--- START OF Supplied records ---

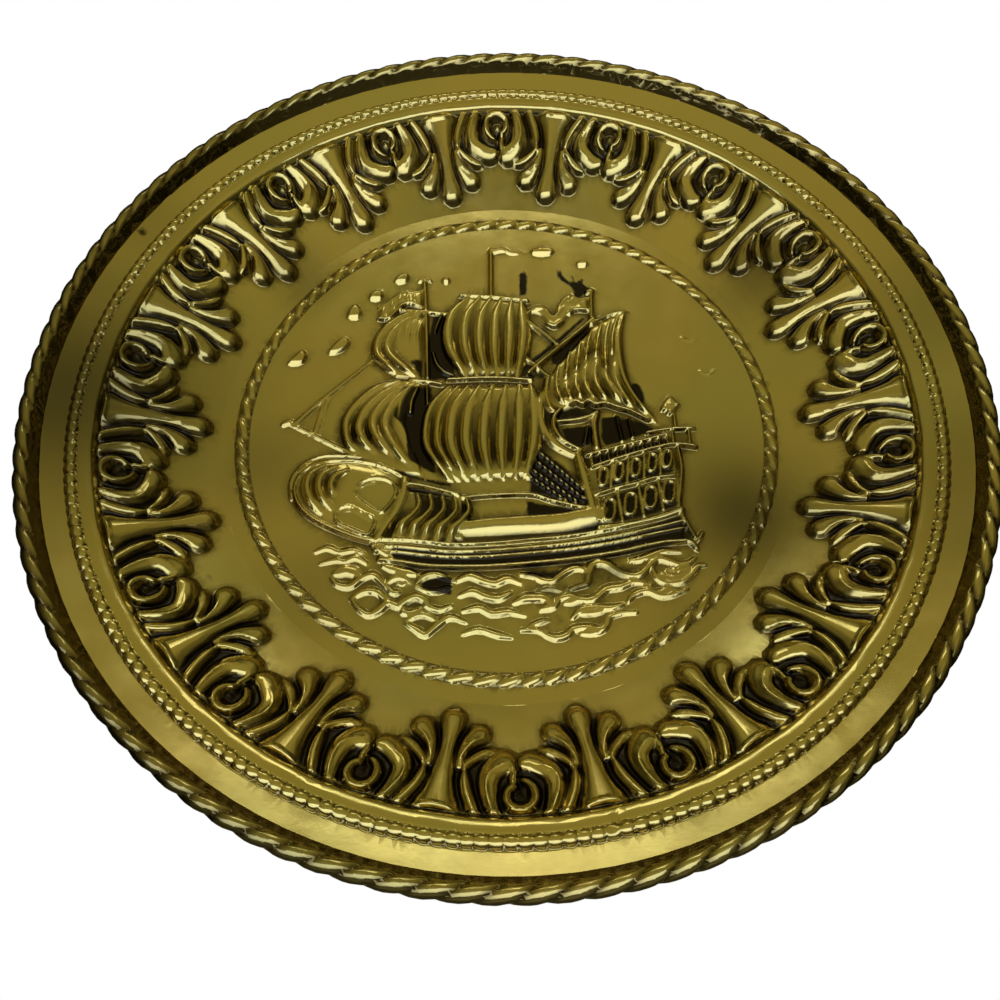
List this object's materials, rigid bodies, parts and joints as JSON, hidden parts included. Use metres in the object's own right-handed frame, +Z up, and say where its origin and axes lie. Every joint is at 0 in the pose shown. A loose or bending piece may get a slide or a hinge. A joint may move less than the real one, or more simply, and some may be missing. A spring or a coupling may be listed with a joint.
{
  "type": "decorative wall plaque",
  "caption": "Round pressed-brass wall plaque with a galleon in low relief, a leaf-and-scroll border, a beaded band and roped edges.",
  "frame": {"origin": "centre of the flat back of the ship's field, where the plaque meets the wall", "axes": "+Y into the wall, so the front faces -Y; +Z up the ship's masts; +X to the right as seen from the front"},
  "size_m": [0.305, 0.0271, 0.305],
  "materials": {
    "antique_brass": "polished antique brass, lacquered, with near-black patina left in the deep places of the relief"
  },
  "bodies": {
    "root": {"plate": "antique_brass"}
  },
  "joints": []
}
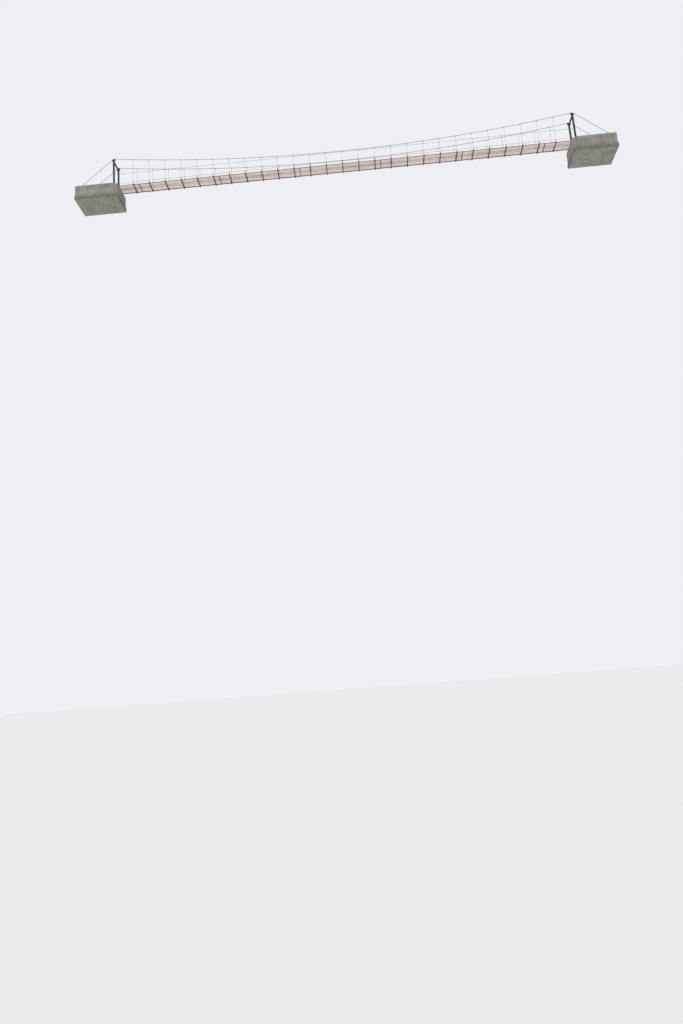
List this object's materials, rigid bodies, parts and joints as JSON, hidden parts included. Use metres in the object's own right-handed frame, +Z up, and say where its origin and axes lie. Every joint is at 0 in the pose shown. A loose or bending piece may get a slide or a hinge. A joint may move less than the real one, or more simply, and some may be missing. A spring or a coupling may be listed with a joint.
{
  "type": "wire rope suspension footbridge",
  "caption": "Narrow suspension footbridge: see-through steel deck on hanger rods under two sagging wire ropes, rope handrails, steel portals and concrete anchor abutments.",
  "frame": {"origin": "under the middle of the span, at the centre of the footprint, at the level of the abutments' feet", "axes": "+X along the bridge, to the right in the picture; -Y to the near side, from which the picture was taken; +Z up"},
  "size_m": [39.7, 2.2, 3.4495],
  "materials": {
    "concrete": "weathered cast concrete with board marks, rain streaks and some moss",
    "dark_steel": "dark paint, worn and lightly rusted at the edges and welds",
    "deck_mesh": "matt brown weathered expanded steel mesh, clogged with dirt along a strip",
    "wire_rope": "dull greased and weathered steel strands",
    "galvanised_steel": "dull galvanised, with light rust at the edges"
  },
  "bodies": {
    "root": {"left_abutment": "concrete", "right_abutment": "concrete", "left_landing_plate": "galvanised_steel", "right_landing_plate": "galvanised_steel", "left_portal_beam": "dark_steel", "right_portal_beam": "dark_steel", "left_near_post": "dark_steel", "left_far_post": "dark_steel", "right_near_post": "dark_steel", "right_far_post": "dark_steel", "left_near_saddle": "dark_steel", "left_far_saddle": "dark_steel", "right_near_saddle": "dark_steel", "right_far_saddle": "dark_steel", "left_near_anchor": "galvanised_steel", "left_far_anchor": "galvanised_steel", "right_near_anchor": "galvanised_steel", "right_far_anchor": "galvanised_steel", "near_main_rope": "wire_rope", "far_main_rope": "wire_rope", "near_handrail": "wire_rope", "far_handrail": "wire_rope", "left_near_turnbuckle": "galvanised_steel", "left_far_turnbuckle": "galvanised_steel", "right_near_turnbuckle": "galvanised_steel", "right_far_turnbuckle": "galvanised_steel", "deck_frame_1": "dark_steel", "deck_frame_2": "dark_steel", "deck_frame_3": "dark_steel", "deck_frame_4": "dark_steel", "deck_frame_5": "dark_steel", "deck_frame_6": "dark_steel", "deck_frame_7": "dark_steel", "deck_mesh_1": "deck_mesh", "deck_mesh_2": "deck_mesh", "deck_mesh_3": "deck_mesh", "deck_mesh_4": "deck_mesh", "deck_mesh_5": "deck_mesh", "deck_mesh_6": "deck_mesh", "deck_mesh_7": "deck_mesh"}
  },
  "joints": []
}
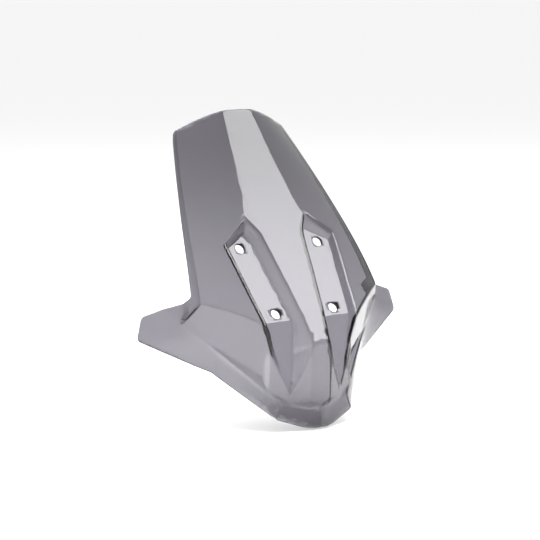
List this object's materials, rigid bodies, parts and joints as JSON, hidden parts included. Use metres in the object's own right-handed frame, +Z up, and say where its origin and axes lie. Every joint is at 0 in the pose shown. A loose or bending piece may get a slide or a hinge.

--- END OF Supplied records ---

◆ **Your instructions**: Write out all the entries exactly.

◆ **Reply to the exercise**:
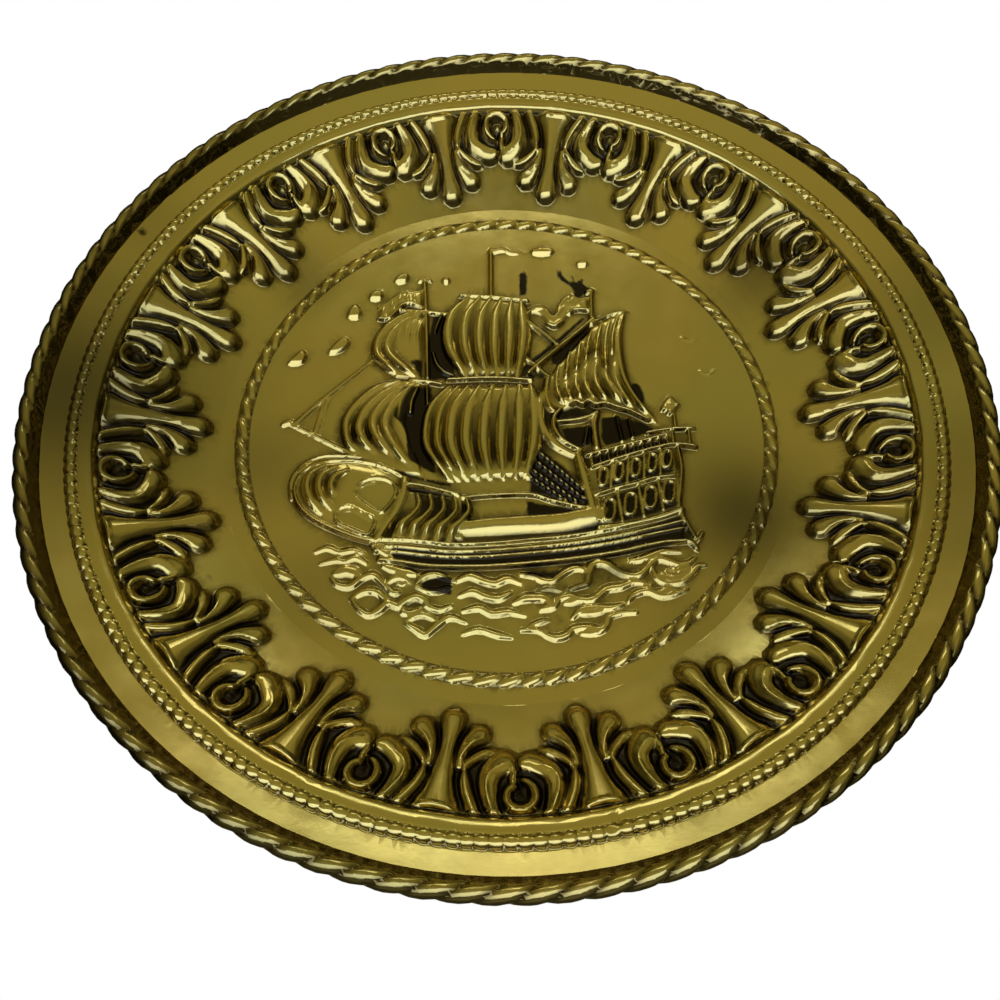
List this object's materials, rigid bodies, parts and joints as JSON, hidden parts included. Use metres in the object's own right-handed frame, +Z up, and say where its origin and axes lie. Every joint is at 0 in the pose shown. A loose or bending piece may get a slide or a hinge. A joint may move less than the real one, or more simply, and some may be missing. A spring or a coupling may be listed with a joint.
{
  "type": "decorative wall plaque",
  "caption": "Round pressed-brass wall plaque with a galleon in low relief, a leaf-and-scroll border, a beaded band and roped edges.",
  "frame": {"origin": "centre of the flat back of the ship's field, where the plaque meets the wall", "axes": "+Y into the wall, so the front faces -Y; +Z up the ship's masts; +X to the right as seen from the front"},
  "size_m": [0.305, 0.0271, 0.305],
  "materials": {
    "antique_brass": "polished antique brass, lacquered, with near-black patina left in the deep places of the relief"
  },
  "bodies": {
    "root": {"plate": "antique_brass"}
  },
  "joints": []
}
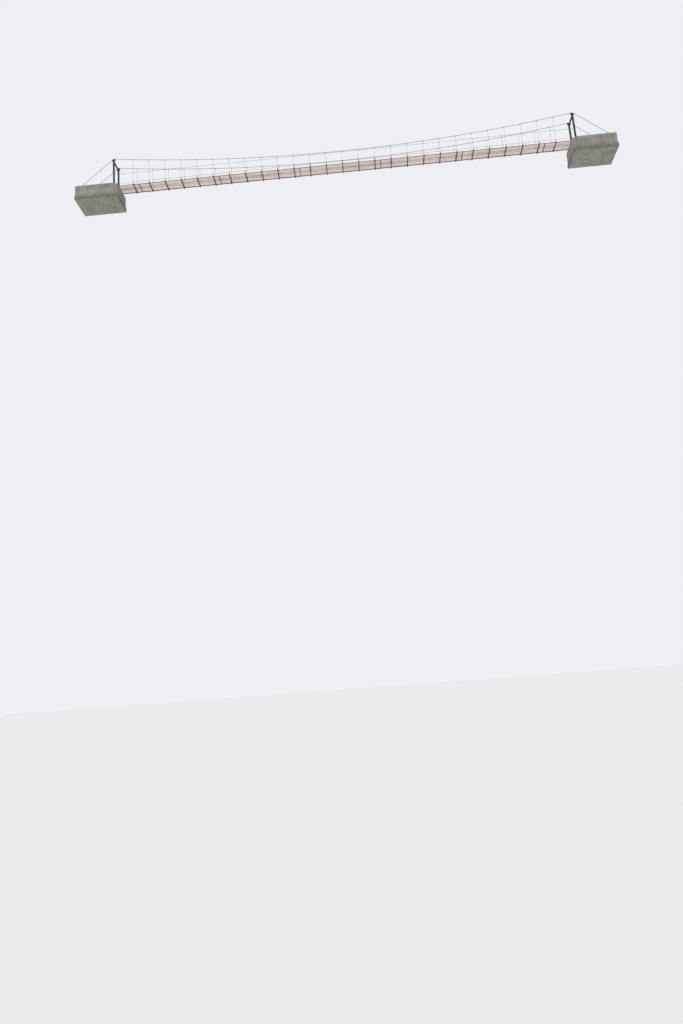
List this object's materials, rigid bodies, parts and joints as JSON, hidden parts included. Use metres in the object's own right-handed frame, +Z up, and say where its origin and axes lie. Every joint is at 0 in the pose shown. A loose or bending piece may get a slide or a hinge. A joint may move less than the real one, or more simply, and some may be missing. A spring or a coupling may be listed with a joint.
{
  "type": "wire rope suspension footbridge",
  "caption": "Narrow suspension footbridge: see-through steel deck on hanger rods under two sagging wire ropes, rope handrails, steel portals and concrete anchor abutments.",
  "frame": {"origin": "under the middle of the span, at the centre of the footprint, at the level of the abutments' feet", "axes": "+X along the bridge, to the right in the picture; -Y to the near side, from which the picture was taken; +Z up"},
  "size_m": [39.7, 2.2, 3.4495],
  "materials": {
    "concrete": "weathered cast concrete with board marks, rain streaks and some moss",
    "dark_steel": "dark paint, worn and lightly rusted at the edges and welds",
    "deck_mesh": "matt brown weathered expanded steel mesh, clogged with dirt along a strip",
    "wire_rope": "dull greased and weathered steel strands",
    "galvanised_steel": "dull galvanised, with light rust at the edges"
  },
  "bodies": {
    "root": {"left_abutment": "concrete", "right_abutment": "concrete", "left_landing_plate": "galvanised_steel", "right_landing_plate": "galvanised_steel", "left_portal_beam": "dark_steel", "right_portal_beam": "dark_steel", "left_near_post": "dark_steel", "left_far_post": "dark_steel", "right_near_post": "dark_steel", "right_far_post": "dark_steel", "left_near_saddle": "dark_steel", "left_far_saddle": "dark_steel", "right_near_saddle": "dark_steel", "right_far_saddle": "dark_steel", "left_near_anchor": "galvanised_steel", "left_far_anchor": "galvanised_steel", "right_near_anchor": "galvanised_steel", "right_far_anchor": "galvanised_steel", "near_main_rope": "wire_rope", "far_main_rope": "wire_rope", "near_handrail": "wire_rope", "far_handrail": "wire_rope", "left_near_turnbuckle": "galvanised_steel", "left_far_turnbuckle": "galvanised_steel", "right_near_turnbuckle": "galvanised_steel", "right_far_turnbuckle": "galvanised_steel", "deck_frame_1": "dark_steel", "deck_frame_2": "dark_steel", "deck_frame_3": "dark_steel", "deck_frame_4": "dark_steel", "deck_frame_5": "dark_steel", "deck_frame_6": "dark_steel", "deck_frame_7": "dark_steel", "deck_mesh_1": "deck_mesh", "deck_mesh_2": "deck_mesh", "deck_mesh_3": "deck_mesh", "deck_mesh_4": "deck_mesh", "deck_mesh_5": "deck_mesh", "deck_mesh_6": "deck_mesh", "deck_mesh_7": "deck_mesh"}
  },
  "joints": []
}
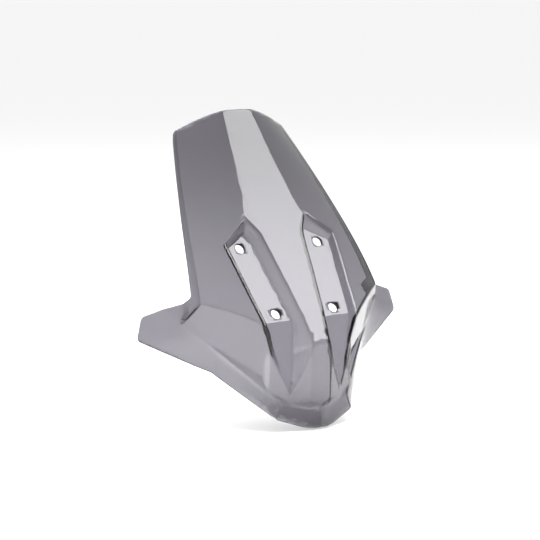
List this object's materials, rigid bodies, parts and joints as JSON, hidden parts included. Use metres in the object's own right-handed frame, +Z up, and say where its origin and axes lie. Every joint is at 0 in the pose shown. A loose or bending piece may get a slide or a hinge.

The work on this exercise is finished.